Das arbeitgebernahe Institut der Deutschen Wirtschaft (IW) warnte, Heils Vorschlag berge „Konfliktstoff“. So würden etwa künftig Arbeitsgerichte klären müssen, in welchen Fällen es aus Sicht des Arbeitgebers berechtigt ist, den Wunsch auf Homeoffice abzulehnen. Außerdem drohe bürokratischer Aufwand und zudem werde die Frage aufgeworfen, wer für die Arbeitsplatzausstattung oder den Arbeits- und Gesundheitsschutz zuständig sei, wenn ein Rechtsanspruch gegen den Willen des Betriebs gerichtlich durchgesetzt würde.

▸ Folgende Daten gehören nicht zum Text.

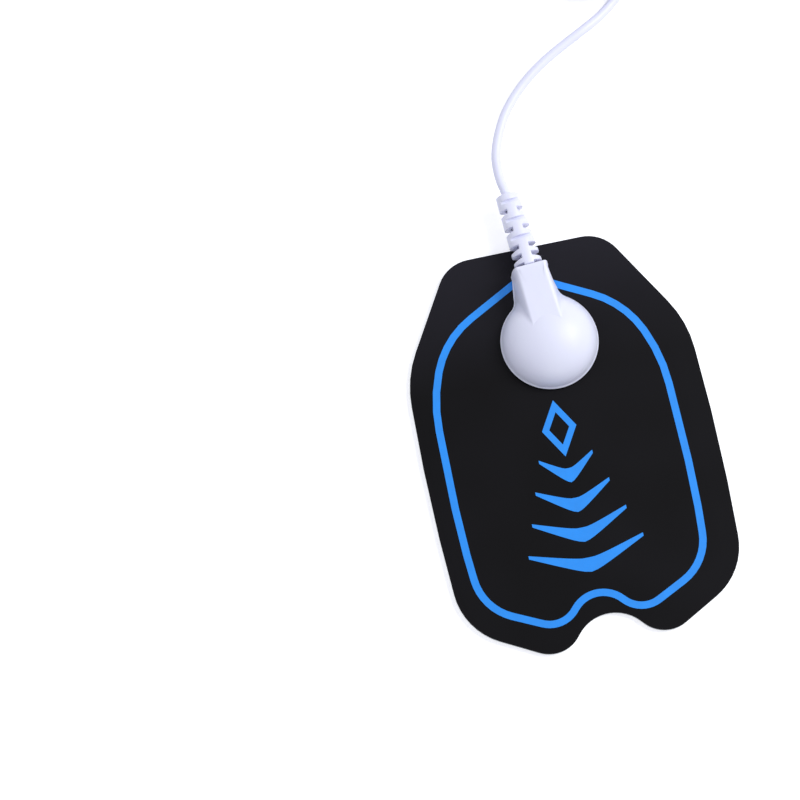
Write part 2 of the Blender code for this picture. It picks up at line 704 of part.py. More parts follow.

Die gewerkschaftsnahe Hans-Böckler-Stiftung erklärte hingegen, ein gesetzlicher Rahmen für mobile Arbeit inklusive eines Rechts auf Homeoffice sei „sinnvoll und dringend nötig“. Nötig sei hierbei auch eine klare Abgrenzungen zwischen Arbeit und Freizeit, „damit beides nicht immer weiter verschwimmt“, erklärte die wissenschaftliche Direktorin des Wirtschafts- und Sozialwissenschaftlichen Instituts (WSI) der Stiftung, Bettina Kohlrausch. „Denn von dieser Gefahr berichten viele Beschäftigte, die mobil arbeiten – auch viele, die es eigentlich gerne tun.“
Unterstützung für Heils Vorstoß kam auch von den Grünen. Ein Rechtsanspruch auf Homeoffice sei „überfällig“, sagte Parteichefin Annalena Baerbock. „Corona hat gezeigt, was alles auch im Homeoffice möglich ist“, sagte sie. Wichtig sei hierbei, den Schutz aller Beschäftigten umfassend mitzudenken. Homeoffice könne immer nur freiwillig sein, ergänzend zum normalen Arbeitsplatz.